Na rynku surowców również obserwujemy istotne ruchy. Cena ropy naftowej WTI wzrosła o 2% do poziomu 66,27 USD za baryłkę, a ropa Brent osiągnęła 67,97 USD. Powodem są nadzieje na zwiększenie dostaw minerałów z Chin oraz poprawa nastrojów w globalnym handlu.
Co dalej z inflacją i polityką Fed?
Pomimo pozornie pozytywnych danych, inflacja bazowa wciąż utrzymuje się powyżej celu Rezerwy Federalnej, co w opinii analityków oznacza brak przestrzeni do cięć stóp procentowych w najbliższym czasie. Rynki wyceniają obecnie 70% szans na obniżkę stóp do września, ale większość oczekuje, że w przyszłym tygodniu Fed utrzyma obecny poziom.
Niepokój budzą również dane dotyczące redukcji zakresu gromadzenia informacji przez Bureau of Labor Statistics, co może wpłynąć na jakość przyszłych raportów inflacyjnych.

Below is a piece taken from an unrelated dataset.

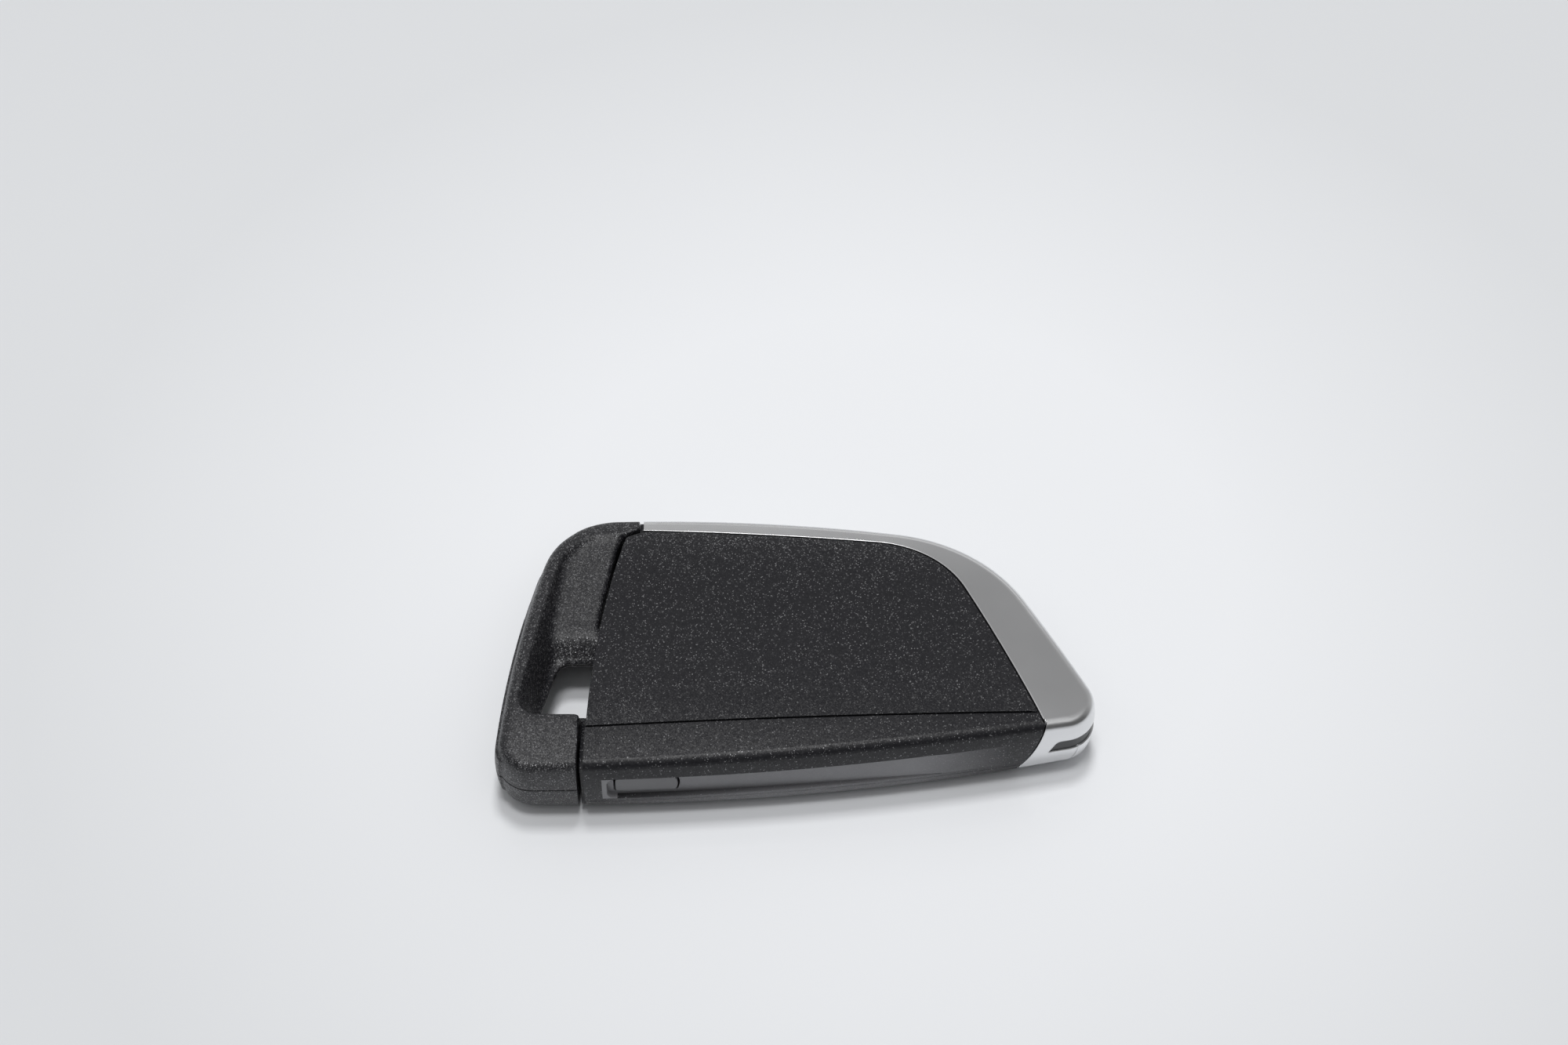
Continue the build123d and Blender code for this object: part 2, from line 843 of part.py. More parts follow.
# Release button, latch and spring


def release_button():
    left, middle, right = channel_floor()
    left, middle, right = [(x, y - release_stand) for x, y in (left, middle, right)]
    plan = make_face(Curve() + [
        ThreePointArc(left, middle, right), Polyline(right, (right[0], 0), (left[0], 0), left),
    ])
    cap = through_near_wall(release_profile(0), release_flange_y) & prism(plan, 0, fob_height)
    half = release_height / 2 + release_flange
    reach = release_length / 2 + release_flange
    flange = box(
        (release_x - reach, release_x + reach), (release_flange_y, release_latch_y),
        (mid_z - half, mid_z + half))
    return cap + flange


def release_latch():
    start = release_latch_y
    end = start + latch_sheet
    z_range = (mid_z - latch_height / 2, mid_z + latch_height / 2)
    arm = box((latch_left_x, latch_left_x + latch_length), (start, end), z_range)
    hook = box((latch_left_x, latch_left_x + latch_sheet), (start, end + latch_hook_reach), z_range)
    return arm + hook


def release_spring():
    start = release_latch_y + spring_play + spring_wire / 2
    end = release_pocket_end_y - spring_play - spring_wire / 2
    radius = (spring_diameter - spring_wire) / 2
    length = end - start
    path = Helix(length / spring_turns, length, radius, center=(0, 0, 0), direction=(0, 0, 1))
    section = Plane(path @ 0, z_dir=path % 0) * Circle(spring_wire / 2)
    coil = sweep(section, path=path, is_frenet=True)
    return Pos(spring_x, start, mid_z) * (Rot(-90, 0, 0) * coil)


# Emergency key: dished head in two halves, blade and pin


def dish_plan():
    far_right, far_left = [place(share) for share in rail_far_shares]
    near_left_x, near_right_x = [share * fob_length for share in rail_near_x_shares]
    near_y = blade_near_y + rail_near_inset
    near_left = (near_left_x, near_y)
    face = make_face(Polyline(far_right, far_left, near_left, (near_right_x, near_y), far_right))
    face = round_corner(face, far_left, rail_far_radius)
    return round_corner(face, near_left, rail_near_radius).face()


def hole_plan():
    near_left_x, far_left_x = [share * fob_length for share in hole_left_shares]
    right_x = bar_left_x + bar_bite
    corners = [
        (near_left_x, hole_near_y), (far_left_x, hole_far_y), (right_x, hole_far_y), (right_x, hole_near_y)]
    face = make_face(Polyline(*corners, corners[0]))
    radii = (hole_near_radius, hole_far_radius, hole_bar_radius, hole_bar_radius)
    for corner, radius in zip(corners, radii):
        face = round_corner(face, corner, radius)
    return face.face()


def dish_cutter():
    floor_z = mid_z + web_thickness / 2
    near_y, far_y = ramp_near_share * fob_width, ramp_far_share * fob_width
    near_z, far_z = mid_z + ramp_near_rise, skin_top - ramp_far_drop
    fall, run = far_z - near_z, far_y - near_y
    foot_y = hole_far_y + ramp_foot_stand
    profile = make_face(Polyline(
        (-fob_width, floor_z), (foot_y, floor_z), (near_y, near_z), (far_y + run, far_z + fall),
        (far_y + run, overrun), (-fob_width, overrun), (-fob_width, floor_z)))
    profile = round_corner(profile, (near_y, near_z), ramp_roll_radius)
    profile = round_corner(profile, (foot_y, floor_z), ramp_foot_radius)
    across = Plane((-fob_length, 0, 0), x_dir=(0, 1, 0), z_dir=(1, 0, 0))
    above = extrude(across * profile.face(), 2 * fob_length)
    lean = math.degrees(math.atan2(dish_wall_lean, half_height))
    walls = extrude(Pos(0, 0, fob_height) * dish_plan(), floor_z - dish_sink - fob_height, taper=lean)
    cutter = walls & above
    rim = cutter.edges().group_by(Axis.Z)[-1]
    return fillet([edge for edge in cutter.edges() if edge not in rim], dish_fillet_radius)


def head_region():
    body_outline = grown(body_region(), head_gap)
    block_of_head = Rectangle(2 * fob_length, 2 * fob_width).face()
    pieces = (block_of_head - body_outline).faces()
    return pieces.sort_by(Axis.X)[0]


def head_bar():
    low, high = mid_z - bar_height / 2, mid_z + bar_height / 2
    return box((bar_left_x, bar_right_x), (bar_near_y, bar_far_y), (low, high))


def head_neck():
    low, high = mid_z - bar_height / 2, mid_z + bar_height / 2
    neck = (bar_left_x - neck_length, bar_left_x + bar_bite)
    near_neck = box(neck, (bar_near_y, hole_near_y), (low, high))
    far_neck = box(neck, (hole_far_y, bar_far_y), (low, high))
    return near_neck + far_neck


def head_solid(skin):
    head = skin & prism(head_region(), -overrun, overrun)
    band_half = band_height / 2
    near_y, far_y = band_near_share * fob_width, band_far_share * fob_width
    band = fob_form(-band_stand) & box(
        (-fob_length, tang_end_x), (near_y, far_y), (mid_z - band_half, mid_z + band_half))
    head = head + band
    head = head + head_neck()
    cutter = dish_cutter()
    head = head - cutter - flip(cutter)
    head = head + head_bar()
    return head - prism(hole_plan(), -overrun, overrun)


def blade_seat():
    half_thick = blade_thickness / 2 + blade_fit
    near_y = blade_near_y - blade_fit
    z_range = (mid_z - half_thick, mid_z + half_thick)
    tang = box((tang_end_x - blade_fit, bar_left_x), (near_y, near_y + tang_width + 2 * blade_fit), z_range)
    wide = box((bar_left_x - blade_fit, overrun), (near_y, near_y + blade_width + 2 * blade_fit), z_range)
    return tang + wide


def pin_solid(grow):
    length = pin_length + 2 * grow
    y = blade_near_y + tang_width / 2
    return upright(pin_diameter + 2 * grow, (pin_x, y), mid_z - length / 2, length)


def head_half(head, low, high):
    half = head & box((-fob_length, fob_length), (-fob_width, fob_width), (low, high))
    return half - blade_seat() - pin_solid(pin_fit)


def blade_groove():
    start_x = bar_right_x + blade_groove_run / 2
    count = int((blade_tip_x - start_x) / blade_groove_run)
    points = []
    for index in range(count + 1):
        side = 1 if index % 2 else -1
        points.append((start_x + index * blade_groove_run, blade_y + side * blade_groove_swing))
    points.append((blade_tip_x + blade_groove_width, blade_y))
    path = FilletPolyline(*points, radius=blade_groove_bend)
    return trace(path, blade_groove_width).faces()[0]


def key_blade():
    low, high = mid_z - blade_thickness / 2, mid_z + blade_thickness / 2
    shoulder_x = blade_tip_x - blade_tip_length
    tip_near_y, tip_far_y = blade_y - blade_tip_width / 2, blade_y + blade_tip_width / 2
    tang_far_y = blade_near_y + tang_width
    outline = make_face(Polyline(
        (tang_end_x, blade_near_y), (shoulder_x, blade_near_y), (blade_tip_x, tip_near_y),
        (blade_tip_x, tip_far_y), (shoulder_x, blade_far_y), (bar_left_x, blade_far_y),
        (bar_left_x, tang_far_y), (tang_end_x, tang_far_y), (tang_end_x, blade_near_y)))
    blade = prism(outline, low, high)
    track = blade_groove()
    upper_groove = prism(track, high - blade_groove_depth, high)
    lower_groove = prism(track, low, low + blade_groove_depth)
    return blade - upper_groove - lower_groove - pin_solid(pin_fit)


def main():
    os.makedirs("parts", exist_ok=True)
    skin = fob_form(0, rounded=True)
    inner_skin = fob_form(core_inset)
    trim_skin = fob_form(trim_wall)
    zone = trim_zone(0)
    core = body_core(skin, inner_skin, trim_zone(seam_gap))
    head = head_solid(skin)
    bay = bay_block(fob_form(bay_inset))
    parts = {
        "back_shell": back_shell(core, bay),
        "front_shell": front_shell(core),
        "metal_trim": metal_trim(skin, trim_skin, zone),
        "trim_insert": trim_insert(),
        "battery_cover": battery_cover(),
        "keypad_mat": keypad_mat(),
        "face_switches": face_switches(),
        "side_switch": side_switch(),
        "lock_button": face_button(button_x[0]),
        "unlock_button": face_button(button_x[1]),
        "boot_button": face_button(button_x[2]),
        "side_button": side_button(),
        "circuit_board": circuit_board(),
        "microcontroller": leaded_chip(controller_size_shares, controller_height, controller_place_shares),
        "radio_chip": leaded_chip(radio_size_shares, radio_height, radio_place_shares),
        "crystal_can": crystal_can(),
        "antenna_coil": antenna_coil(),
        "chip_capacitors": chip_capacitors(),
        "coin_cell": coin_cell(),
        "positive_contact": positive_contact(),
        "negative_contact": negative_contact(),
        "release_button": release_button(),
        "release_latch": release_latch(),
        "release_spring": release_spring(),
        "head_upper_shell": head_half(head, mid_z, fob_height),
        "head_lower_shell": head_half(head, 0, mid_z),
        "key_blade": key_blade(),
        "blade_pin": pin_solid(0),
    }
    for name, solid in parts.items():
        export_step(solid, f"parts/{name}.step")


main()
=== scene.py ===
import bpy
import math
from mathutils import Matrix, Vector


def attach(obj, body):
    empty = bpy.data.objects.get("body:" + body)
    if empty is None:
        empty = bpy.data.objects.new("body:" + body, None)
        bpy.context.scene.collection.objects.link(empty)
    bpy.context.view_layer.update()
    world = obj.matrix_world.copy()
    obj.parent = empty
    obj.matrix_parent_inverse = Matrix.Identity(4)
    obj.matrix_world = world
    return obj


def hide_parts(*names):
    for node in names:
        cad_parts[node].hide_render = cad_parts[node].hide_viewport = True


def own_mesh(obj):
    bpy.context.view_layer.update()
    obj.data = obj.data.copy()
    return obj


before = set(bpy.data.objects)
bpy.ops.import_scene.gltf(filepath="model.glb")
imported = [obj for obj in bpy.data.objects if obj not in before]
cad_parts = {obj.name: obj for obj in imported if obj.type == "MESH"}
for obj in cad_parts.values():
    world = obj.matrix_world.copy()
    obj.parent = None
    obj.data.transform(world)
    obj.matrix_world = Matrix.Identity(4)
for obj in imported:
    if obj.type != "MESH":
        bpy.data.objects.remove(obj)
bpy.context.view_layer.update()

# Table. The fob lies on a glossy, very pale table top, made here as one thin level sheet.
# It keeps the fob's shadow and a faint mirror image of its dark near wall. Its colour is painted
# greyer further away from the fob: painted shade round a painted pool of light on the table.


class Wire:
    """A socket in a material. Sums with it add Math nodes, and node() adds any other node."""

    def __init__(self, tree, socket=None):
        self.tree = tree
        self.socket = socket

    def node(self, kind, settings=None, inputs=None, output=0):
        made = self.tree.nodes.new(kind)
        for name, value in (settings or {}).items():
            if name == "stops":
                ramp = made.color_ramp
                while len(ramp.elements) < len(value):
                    ramp.elements.new(0.5)
                for stop, (place, shade) in zip(ramp.elements, value):
                    stop.position = place
                    stop.color = (shade, shade, shade, 1)
            else:
                setattr(made, name, value)
        for name, value in (inputs or {}).items():
            if isinstance(value, Wire):
                self.tree.links.new(value.socket, made.inputs[name])
            else:
                made.inputs[name].default_value = value
        return Wire(self.tree, made.outputs[output] if made.outputs else None)

    def maths(self, operation, first, second, clamp=False):
        settings = {"operation": operation, "use_clamp": clamp}
        return self.node("ShaderNodeMath", settings, {0: first, 1: second})

    def __add__(self, other):
        return self.maths("ADD", self, other)

    def __sub__(self, other):
        return self.maths("SUBTRACT", self, other)

    def __rsub__(self, other):
        return self.maths("SUBTRACT", other, self)

    def __mul__(self, other):
        return self.maths("MULTIPLY", self, other)

    def __pow__(self, other):
        return self.maths("POWER", self, other)

    def __gt__(self, other):
        return self.maths("GREATER_THAN", self, other)

    def __lt__(self, other):
        return self.maths("LESS_THAN", self, other)

    __radd__ = __add__
    __rmul__ = __mul__

    def fade(self, slope):
        """This value times slope, kept between 0 and 1."""
        return self.maths("MULTIPLY", self, slope, clamp=True)

    def axis(self, number):
        """One coordinate of a place: 0 along the fob, 1 across it, 2 upwards."""
        return self.node("ShaderNodeSeparateXYZ", {}, {0: self}, output=number)

    def arrow(self, operation, first, second=(0, 0, 0)):
        return self.node("ShaderNodeVectorMath", {"operation": operation}, {0: first, 1: second})

    def scaled(self, factor):
        return self.node("ShaderNodeVectorMath", {"operation": "SCALE"}, {0: self, "Scale": factor})

    def noise(self, scale, detail):
        return self.node("ShaderNodeTexNoise", {}, {"Vector": self, "Scale": scale, "Detail": detail})

    def tint(self, low, high):
        """The colour low where this value is 0, and high where it is 1."""
        low, high = [end if isinstance(end, Wire) else (*end, 1) for end in (low, high)]
        return self.node("ShaderNodeMix", {"data_type": "RGBA"}, {0: self, 6: low, 7: high}, output=2)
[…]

Eksperci oceniają, że pełny efekt taryf dopiero się ujawni – być może już w lipcu, wraz z wyczerpaniem zapasów towarów sprowadzonych przed ich wejściem w życie. Możliwe podwyżki cen produktów szkolnych oraz artykułów spożywczych mogą wpłynąć na nastroje konsumentów.